A Red Album Review From A Weezer Fanboy

The problem with new Weezer albums is that they are almost always compared by reviewers to the group’s previous efforts.

Reviewers often make up for their lack of creativity or unwillingness to move on with life by mentioning the band’s other efforts, previous bassists or frequent hiatuses. Unfortunately, this takes focus away on what the reviewer is supposed to be doing (reviewing a new album) and places it on the fact that the reviewer is living in the past.

So here it is, a commentary on Weezer’s recently released album, Weezer (2008, a.k.a The Red Album) that keeps mention of certain issues to a minimum.  And by the way, we’re not talking about the roody-poo ten-track CD that was issued. As far as I’m concerned, The Red Album is the 14-track “bonus/deluxe” edition.

After a listen to The Red Album, three words come to mind: bold, fun, rock.

For a band that has, in the past, perfected the 2.5 minute power pop song, this album is adventerous. This album features longer songs, increased use of synthesizers and other instruments, and different songwriters/lead singers throughout its 14 tracks. However, the most bold of all moves, especially for a band whose lead guitarist can shred, is the total lack of guitar solos.  But the beauty of that move is they’re not missed. These songs throw a lot out there. Case in point, The Greatest Man That Ever Lived (Variations on a Shaker Hymn), showcasing about ten different musical styles, all united around a common theme in five minutes. Or Dreamin’, another five-minute gem which takes a light pastoral break in the middle of the rock.

On the surface, the two aforementioned songs aren’t emotionally deep.  The lyrics of TGMTEL are essentially five minutes of rock star posturing from Rivers, set against different genres of music.

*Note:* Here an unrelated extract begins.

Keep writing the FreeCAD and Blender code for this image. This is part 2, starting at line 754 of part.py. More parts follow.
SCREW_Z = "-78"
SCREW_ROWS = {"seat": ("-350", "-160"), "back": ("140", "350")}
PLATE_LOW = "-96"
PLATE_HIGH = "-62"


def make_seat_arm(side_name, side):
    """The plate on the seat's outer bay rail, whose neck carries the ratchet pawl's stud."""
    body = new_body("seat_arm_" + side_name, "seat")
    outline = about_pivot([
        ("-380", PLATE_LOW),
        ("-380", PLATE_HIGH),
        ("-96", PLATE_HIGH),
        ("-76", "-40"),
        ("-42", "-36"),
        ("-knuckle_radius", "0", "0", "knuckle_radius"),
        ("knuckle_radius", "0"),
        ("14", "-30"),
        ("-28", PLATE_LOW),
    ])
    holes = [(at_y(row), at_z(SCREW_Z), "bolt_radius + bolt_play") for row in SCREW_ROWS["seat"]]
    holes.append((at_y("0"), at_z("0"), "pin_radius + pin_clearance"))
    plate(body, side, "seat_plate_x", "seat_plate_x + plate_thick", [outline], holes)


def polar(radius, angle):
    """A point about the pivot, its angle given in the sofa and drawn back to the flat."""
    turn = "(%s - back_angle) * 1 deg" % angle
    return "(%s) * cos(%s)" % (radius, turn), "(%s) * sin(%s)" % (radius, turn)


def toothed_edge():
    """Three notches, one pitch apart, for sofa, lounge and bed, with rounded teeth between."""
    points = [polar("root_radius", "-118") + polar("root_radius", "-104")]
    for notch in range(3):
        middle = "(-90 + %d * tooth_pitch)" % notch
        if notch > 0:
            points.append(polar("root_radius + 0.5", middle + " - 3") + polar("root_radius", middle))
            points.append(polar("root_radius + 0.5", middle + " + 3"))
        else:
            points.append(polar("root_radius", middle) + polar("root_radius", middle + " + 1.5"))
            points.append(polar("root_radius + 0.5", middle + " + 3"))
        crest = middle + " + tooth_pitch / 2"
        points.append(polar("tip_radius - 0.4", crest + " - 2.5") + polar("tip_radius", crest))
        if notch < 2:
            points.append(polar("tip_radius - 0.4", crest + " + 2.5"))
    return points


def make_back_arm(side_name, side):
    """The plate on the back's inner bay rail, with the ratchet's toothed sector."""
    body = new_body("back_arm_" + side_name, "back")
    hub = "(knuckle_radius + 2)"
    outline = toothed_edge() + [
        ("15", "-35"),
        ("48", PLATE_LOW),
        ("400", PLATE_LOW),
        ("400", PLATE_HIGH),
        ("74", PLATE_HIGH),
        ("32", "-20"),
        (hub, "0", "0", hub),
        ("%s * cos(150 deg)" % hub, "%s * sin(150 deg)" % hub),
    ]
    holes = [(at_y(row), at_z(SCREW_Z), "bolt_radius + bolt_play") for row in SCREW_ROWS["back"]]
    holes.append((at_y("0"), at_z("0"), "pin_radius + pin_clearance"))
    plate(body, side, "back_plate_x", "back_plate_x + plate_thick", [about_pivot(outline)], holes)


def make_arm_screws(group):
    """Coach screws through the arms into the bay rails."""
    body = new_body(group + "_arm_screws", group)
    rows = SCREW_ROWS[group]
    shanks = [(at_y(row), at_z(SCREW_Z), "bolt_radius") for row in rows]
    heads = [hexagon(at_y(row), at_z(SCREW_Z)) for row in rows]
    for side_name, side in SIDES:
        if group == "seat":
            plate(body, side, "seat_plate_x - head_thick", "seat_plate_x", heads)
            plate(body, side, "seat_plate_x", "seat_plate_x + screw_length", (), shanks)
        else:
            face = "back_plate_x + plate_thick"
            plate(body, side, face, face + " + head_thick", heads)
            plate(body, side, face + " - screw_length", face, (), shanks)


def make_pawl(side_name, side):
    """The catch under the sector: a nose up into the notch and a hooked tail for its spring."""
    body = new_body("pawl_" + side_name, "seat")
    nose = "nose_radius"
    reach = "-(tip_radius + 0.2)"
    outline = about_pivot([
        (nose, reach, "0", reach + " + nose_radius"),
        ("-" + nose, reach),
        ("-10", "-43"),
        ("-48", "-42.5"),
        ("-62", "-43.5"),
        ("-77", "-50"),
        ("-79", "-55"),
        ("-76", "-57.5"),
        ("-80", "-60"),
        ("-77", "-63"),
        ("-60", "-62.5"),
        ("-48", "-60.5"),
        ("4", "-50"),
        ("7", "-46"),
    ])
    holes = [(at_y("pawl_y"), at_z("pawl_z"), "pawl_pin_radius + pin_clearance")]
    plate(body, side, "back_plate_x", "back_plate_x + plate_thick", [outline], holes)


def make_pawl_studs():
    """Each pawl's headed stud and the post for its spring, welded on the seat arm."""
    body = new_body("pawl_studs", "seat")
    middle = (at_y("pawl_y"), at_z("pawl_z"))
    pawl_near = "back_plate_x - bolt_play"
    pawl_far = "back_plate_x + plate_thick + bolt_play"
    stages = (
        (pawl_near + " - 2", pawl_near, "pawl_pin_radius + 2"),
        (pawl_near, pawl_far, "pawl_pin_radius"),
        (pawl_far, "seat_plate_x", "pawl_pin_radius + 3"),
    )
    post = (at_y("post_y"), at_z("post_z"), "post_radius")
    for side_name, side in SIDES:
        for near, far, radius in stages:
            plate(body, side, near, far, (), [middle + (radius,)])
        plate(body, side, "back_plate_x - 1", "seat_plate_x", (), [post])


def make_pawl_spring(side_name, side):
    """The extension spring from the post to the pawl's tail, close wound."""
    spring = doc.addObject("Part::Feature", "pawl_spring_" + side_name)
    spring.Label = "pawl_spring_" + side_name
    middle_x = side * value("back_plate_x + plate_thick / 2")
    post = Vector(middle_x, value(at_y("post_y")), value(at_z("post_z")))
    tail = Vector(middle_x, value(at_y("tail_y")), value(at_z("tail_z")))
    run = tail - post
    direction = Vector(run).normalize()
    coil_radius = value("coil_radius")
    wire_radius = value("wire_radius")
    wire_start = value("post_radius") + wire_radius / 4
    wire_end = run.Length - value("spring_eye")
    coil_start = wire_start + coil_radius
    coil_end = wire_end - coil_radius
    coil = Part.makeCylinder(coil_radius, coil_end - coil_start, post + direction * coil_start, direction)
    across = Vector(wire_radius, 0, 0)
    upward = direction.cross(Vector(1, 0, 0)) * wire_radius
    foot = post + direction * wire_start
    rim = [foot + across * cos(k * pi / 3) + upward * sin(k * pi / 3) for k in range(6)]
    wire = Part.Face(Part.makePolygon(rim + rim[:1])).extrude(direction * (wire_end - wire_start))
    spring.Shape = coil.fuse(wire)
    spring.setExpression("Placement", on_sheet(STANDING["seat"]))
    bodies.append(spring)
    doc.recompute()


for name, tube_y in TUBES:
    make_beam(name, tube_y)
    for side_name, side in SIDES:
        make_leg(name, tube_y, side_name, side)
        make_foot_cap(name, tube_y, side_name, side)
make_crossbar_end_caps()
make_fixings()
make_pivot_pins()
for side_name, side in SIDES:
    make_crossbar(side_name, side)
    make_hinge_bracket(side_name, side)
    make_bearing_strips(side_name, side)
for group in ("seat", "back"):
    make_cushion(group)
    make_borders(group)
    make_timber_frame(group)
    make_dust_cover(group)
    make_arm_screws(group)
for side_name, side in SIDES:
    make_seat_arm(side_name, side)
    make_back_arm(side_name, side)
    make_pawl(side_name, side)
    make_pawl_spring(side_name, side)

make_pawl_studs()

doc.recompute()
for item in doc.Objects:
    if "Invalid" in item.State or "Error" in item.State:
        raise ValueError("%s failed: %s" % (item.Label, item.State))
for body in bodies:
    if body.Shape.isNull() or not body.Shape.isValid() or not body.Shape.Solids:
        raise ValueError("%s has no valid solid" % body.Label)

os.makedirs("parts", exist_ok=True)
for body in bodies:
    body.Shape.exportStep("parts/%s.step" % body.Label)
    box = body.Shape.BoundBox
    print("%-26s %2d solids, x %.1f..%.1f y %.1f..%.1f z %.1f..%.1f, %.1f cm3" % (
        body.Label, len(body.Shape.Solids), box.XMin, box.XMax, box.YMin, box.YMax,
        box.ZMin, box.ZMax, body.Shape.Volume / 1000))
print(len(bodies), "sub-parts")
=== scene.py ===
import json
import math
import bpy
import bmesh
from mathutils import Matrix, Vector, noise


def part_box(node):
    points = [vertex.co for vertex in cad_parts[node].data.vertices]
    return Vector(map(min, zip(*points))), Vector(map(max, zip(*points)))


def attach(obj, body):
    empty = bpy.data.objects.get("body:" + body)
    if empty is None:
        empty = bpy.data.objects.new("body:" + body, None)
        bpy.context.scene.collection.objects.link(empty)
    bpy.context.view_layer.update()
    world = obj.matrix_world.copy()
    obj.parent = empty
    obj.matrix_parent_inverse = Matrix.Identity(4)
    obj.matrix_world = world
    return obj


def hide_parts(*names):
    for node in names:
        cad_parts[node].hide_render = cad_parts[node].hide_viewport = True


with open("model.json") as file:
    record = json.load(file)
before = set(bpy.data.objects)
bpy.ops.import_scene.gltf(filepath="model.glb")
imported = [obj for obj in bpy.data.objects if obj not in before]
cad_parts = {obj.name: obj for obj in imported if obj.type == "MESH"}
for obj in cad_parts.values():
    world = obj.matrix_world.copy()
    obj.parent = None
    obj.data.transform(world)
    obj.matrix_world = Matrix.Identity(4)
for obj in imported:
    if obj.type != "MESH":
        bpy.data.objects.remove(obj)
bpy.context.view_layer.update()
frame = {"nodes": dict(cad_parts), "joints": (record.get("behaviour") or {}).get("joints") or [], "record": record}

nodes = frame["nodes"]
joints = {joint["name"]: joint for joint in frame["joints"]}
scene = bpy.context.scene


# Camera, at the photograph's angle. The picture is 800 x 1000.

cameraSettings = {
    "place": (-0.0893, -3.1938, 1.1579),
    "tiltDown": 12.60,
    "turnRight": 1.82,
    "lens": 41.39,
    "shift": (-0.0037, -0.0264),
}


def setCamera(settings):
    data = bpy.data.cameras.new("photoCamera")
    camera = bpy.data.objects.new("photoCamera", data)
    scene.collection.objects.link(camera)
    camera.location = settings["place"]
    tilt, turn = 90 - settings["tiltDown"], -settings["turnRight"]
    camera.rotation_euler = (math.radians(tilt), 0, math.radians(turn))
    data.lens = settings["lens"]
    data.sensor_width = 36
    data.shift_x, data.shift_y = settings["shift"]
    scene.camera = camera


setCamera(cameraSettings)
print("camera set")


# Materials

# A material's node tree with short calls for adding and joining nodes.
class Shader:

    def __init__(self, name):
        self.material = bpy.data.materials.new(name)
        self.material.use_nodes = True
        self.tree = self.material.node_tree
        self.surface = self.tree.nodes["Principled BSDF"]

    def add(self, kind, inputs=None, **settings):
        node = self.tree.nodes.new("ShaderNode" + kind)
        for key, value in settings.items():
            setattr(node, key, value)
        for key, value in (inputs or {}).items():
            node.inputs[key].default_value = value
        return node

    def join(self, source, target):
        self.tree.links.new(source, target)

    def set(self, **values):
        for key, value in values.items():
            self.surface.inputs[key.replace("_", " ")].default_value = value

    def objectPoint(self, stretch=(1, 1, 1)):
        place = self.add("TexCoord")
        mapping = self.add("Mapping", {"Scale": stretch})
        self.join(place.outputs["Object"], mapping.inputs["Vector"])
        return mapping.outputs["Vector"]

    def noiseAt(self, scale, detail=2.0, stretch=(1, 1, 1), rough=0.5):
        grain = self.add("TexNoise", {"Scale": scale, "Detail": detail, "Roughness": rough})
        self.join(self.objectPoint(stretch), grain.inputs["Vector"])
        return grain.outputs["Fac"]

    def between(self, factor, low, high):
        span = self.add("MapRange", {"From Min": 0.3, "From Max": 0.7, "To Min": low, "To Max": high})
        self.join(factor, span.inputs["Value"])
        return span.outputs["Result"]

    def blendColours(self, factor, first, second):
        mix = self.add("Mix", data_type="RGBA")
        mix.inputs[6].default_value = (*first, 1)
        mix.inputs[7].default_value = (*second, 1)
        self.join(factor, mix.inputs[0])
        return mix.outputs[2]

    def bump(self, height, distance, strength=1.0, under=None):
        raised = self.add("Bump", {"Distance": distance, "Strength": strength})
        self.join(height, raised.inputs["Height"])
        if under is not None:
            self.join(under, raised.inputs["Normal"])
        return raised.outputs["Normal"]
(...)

Not every track needs to whine with emotion. Weezer has succeeded in making quality rock that’s fun to listen to and sing along with.

This is not a lightweight album. If it’s emotion you’re looking for, consider The Spider or Pig, where Rivers contemplates his morality and place in the universe. There’s also Pat Wilson-penned Automatic, which he calls “family rock.” Or, probably the deepest song on The Red Album, The Angel and the One, a soaring number that just builds and builds before a long wind-down, much like the most underrated song on The Beatles’ self-titled album, Long, Long, Long.

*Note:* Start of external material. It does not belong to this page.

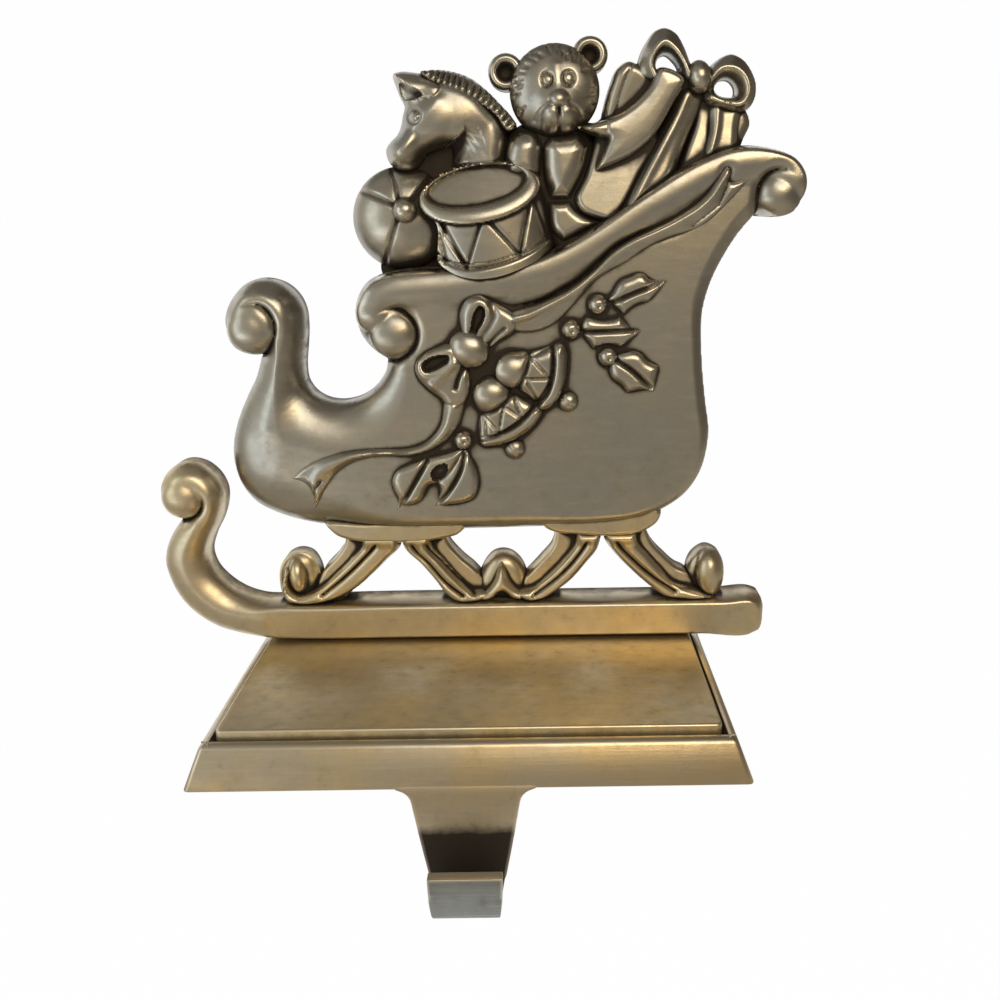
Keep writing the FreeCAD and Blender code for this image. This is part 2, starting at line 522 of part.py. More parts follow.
def hook():
    """J-shaped hook: its side profile, drawn across the full width, trimmed to the tongue's and the lip's fronts."""
    back = -(TRAY_WIDTH / 2 - HOOK_THICKNESS)
    wall = back - HOOK_THICKNESS
    lip_back = wall - HOOK_THROAT
    lip_front = lip_back - HOOK_THICKNESS
    low = -HOOK_DROP
    lip_top = low + LIP_RISE
    root = FOOT_GAP + FELT_THICKNESS
    lean = TRAY_FLARE * FELT_THICKNESS / (TRAY_TOP - FOOT_GAP) + WALL_OVERLAP
    side = corner_wire([(back, root), (back, low, HOOK_BEND + HOOK_THICKNESS), (lip_front, low, LIP_TOE),
                        (lip_front, lip_top, LIP_EDGE), (lip_back, lip_top, LIP_EDGE),
                        (lip_back, low + HOOK_THICKNESS, HOOK_BEND), (wall, low + HOOK_THICKNESS, HOOK_BEND),
                        (wall, FOOT_GAP), (wall + lean, root)],
                       lambda y, z: Vector(HOOK_CENTRE_X - HOOK_ROOT_WIDTH, y, z))
    strip = Part.Face(side).extrude(Vector(2 * HOOK_ROOT_WIDTH, 0, 0))
    half_root = HOOK_ROOT_WIDTH / 2
    half_shoulder = HOOK_SHOULDER_WIDTH / 2
    half_waist = HOOK_WAIST_WIDTH / 2
    half_tip = HOOK_TIP_WIDTH / 2
    right = [(half_tip, low - 1), (half_tip, low), (half_waist, lip_top, HOOK_SWEEP),
             (half_shoulder, -HOOK_SHOULDER_DROP, HOOK_FILLET), (half_root, FOOT_GAP), (half_root, root + 1)]
    left = [(-corner[0],) + corner[1:] for corner in reversed(right)]
    tongue = trimmed(strip, right + left, (wall + lip_back) / 2, FOREVER)
    lip = trimmed(strip, [(half_tip, low, LIP_CORNER), (half_tip, root), (-half_tip, root),
                          (-half_tip, low, LIP_CORNER)], -FOREVER, (wall + lip_back) / 2)
    return tongue.fuse(lip)


def trimmed(strip, outline, front, back):
    """What lies inside an outline in X and Z, between two planes of Y."""
    wire = corner_wire(outline, lambda x, z: Vector(HOOK_CENTRE_X + x, front, z))
    return strip.common(Part.Face(wire).extrude(Vector(0, back - front, 0)))


def base_casting():
    casting = tray_body().fuse(hook())
    for place in screw_places():
        shank = Part.makeCylinder(SCREW_RADIUS + SCREW_CLEARANCE, FLOOR_TOP, place)
        seat = Part.makeCylinder(SCREW_HEAD_RADIUS + SCREW_CLEARANCE, SCREW_HEAD_HEIGHT + FELT_THICKNESS, place)
        casting = casting.cut(shank).cut(seat)
    return casting.removeSplitter()


def weight_plate():
    plate = block(PLATE_LENGTH, PLATE_WIDTH, FLOOR_TOP, PLATE_TOP, PLATE_CORNER)
    top = [edge for edge in plate.Edges if edge.BoundBox.ZMin > PLATE_TOP - 1e-5]
    plate = plate.makeChamfer(PLATE_BEVEL, top)
    for place in screw_places():
        plate = plate.cut(Part.makeCylinder(SCREW_RADIUS + SCREW_CLEARANCE, PLATE_TOP + 1, place))
    return plate


def figure_screws():
    screws = []
    seat = FELT_THICKNESS + SCREW_HEAD_HEIGHT
    for place in screw_places():
        head = Part.makeCylinder(SCREW_HEAD_RADIUS, SCREW_HEAD_HEIGHT, place + Vector(0, 0, FELT_THICKNESS))
        shank = Part.makeCylinder(SCREW_RADIUS, PLATE_TOP + SCREW_REACH - seat, place + Vector(0, 0, seat))
        slot = Part.makeBox(2 * SCREW_HEAD_RADIUS, DRIVE_SLOT_WIDTH, DRIVE_SLOT_DEPTH,
                            place + Vector(-SCREW_HEAD_RADIUS, -DRIVE_SLOT_WIDTH / 2, FELT_THICKNESS))
        screws.append(head.fuse(shank).cut(slot).removeSplitter())
    return Part.makeCompound(screws)


def felt_pad():
    return block(FELT_LENGTH, FELT_WIDTH, 0.0, FELT_THICKNESS, FELT_CORNER)


def main():
    os.makedirs("parts", exist_ok=True)
    nodes = {
        "sleigh_casting": sleigh_casting(),
        "base_casting": base_casting(),
        "weight_plate": weight_plate(),
        "figure_screws": figure_screws(),
        "felt_pad": felt_pad(),
    }
    for name, shape in nodes.items():
        shape.exportStep("parts/" + name + ".step")
        print(name, "solids", len(shape.Solids), "valid", shape.isValid(), "mm3", round(shape.Volume))


main()
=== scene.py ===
"""Mantel stocking holder: a cast sleigh full of toys on a weighted tray with a hook, in antiqued brass.

The figure is a relief with a flat back. Its pieces are drawn in millimetres in the figure's own frame:
x as the whole object, z from the underside of the runner, and depth forward from the flat back.
"""
import math

import bmesh
import bpy
import numpy as np
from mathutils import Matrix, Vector


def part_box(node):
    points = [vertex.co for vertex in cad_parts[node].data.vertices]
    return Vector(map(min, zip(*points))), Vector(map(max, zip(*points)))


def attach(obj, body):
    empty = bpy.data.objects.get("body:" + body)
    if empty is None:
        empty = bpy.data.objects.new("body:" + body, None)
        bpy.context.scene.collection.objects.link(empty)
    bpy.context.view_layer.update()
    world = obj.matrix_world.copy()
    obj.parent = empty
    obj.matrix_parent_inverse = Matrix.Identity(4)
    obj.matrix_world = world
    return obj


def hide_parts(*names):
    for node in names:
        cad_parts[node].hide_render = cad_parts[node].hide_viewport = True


bl_info = {
    "name": "Sleigh stocking holder",
    "version": (1, 0, 0),
    "blender": (4, 5, 0),
    "location": "3D View > Sidebar > Stocking holder",
    "description": "Relief pieces, finishes and studio of a mantel stocking holder",
    "category": "Object",
}

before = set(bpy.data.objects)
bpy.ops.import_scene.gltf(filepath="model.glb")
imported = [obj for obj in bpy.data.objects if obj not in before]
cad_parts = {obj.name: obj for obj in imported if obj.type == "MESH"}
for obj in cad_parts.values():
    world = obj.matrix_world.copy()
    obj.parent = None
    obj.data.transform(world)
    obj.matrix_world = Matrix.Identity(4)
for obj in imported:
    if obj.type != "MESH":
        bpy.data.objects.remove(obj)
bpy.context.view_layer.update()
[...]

The Red Album contains a lot of reflection, something you’d expect from Rivers, who a) wrote Pinkerton and b) meditates for fun. But not all of this introspection is in angst.  Most of it drives the music and ties into the fun aspect mentioned earlier. Consider the album opener Troublemaker, where Rivers sings of his childhood wishes to be a rock star (complete with reference to that awkward phase in ’99), or Pork and Beans, where he discovers he’s just fine with himself.  The introspection is all over the album, just not how you’d expect it.

In recent interviews, Rivers has expressed an interest in expanding himself musically and lyrically. No longer content with “generic” sounding songs, he’s mixing up arrangements, and even starting to write music from the perspective of other people. One of the unexpected gems of the album, Miss Sweeney is a good example of this. The song, about a boss who has some strong feelings for his assistant, features Rivers doing some quasi-rapping in the verses, followed up by big strong hooky rock for the choruses.  Listening to the verses, you wouldn’t think the song would amount to much, but as a whole, Weezer really knocks this one out of the park.

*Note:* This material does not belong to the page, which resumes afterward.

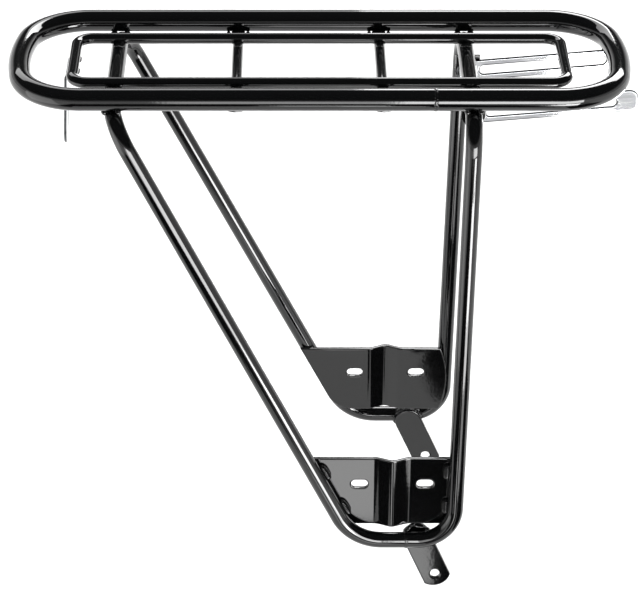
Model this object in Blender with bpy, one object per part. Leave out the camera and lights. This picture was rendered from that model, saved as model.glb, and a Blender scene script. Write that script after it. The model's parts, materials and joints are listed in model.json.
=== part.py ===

With all of this considered, you really can’t compare Red to any of the other Weezer albums. Band collaboration has increased exponentially. There are different songwriters and even singers.  The band is in a different place when it comes to promoting the album and allowing their fans to hear what’s been produced along the way. As I’ve mentioned previously, it’s an exciting time to be a Weezer fan. And this is the perfect album for that time.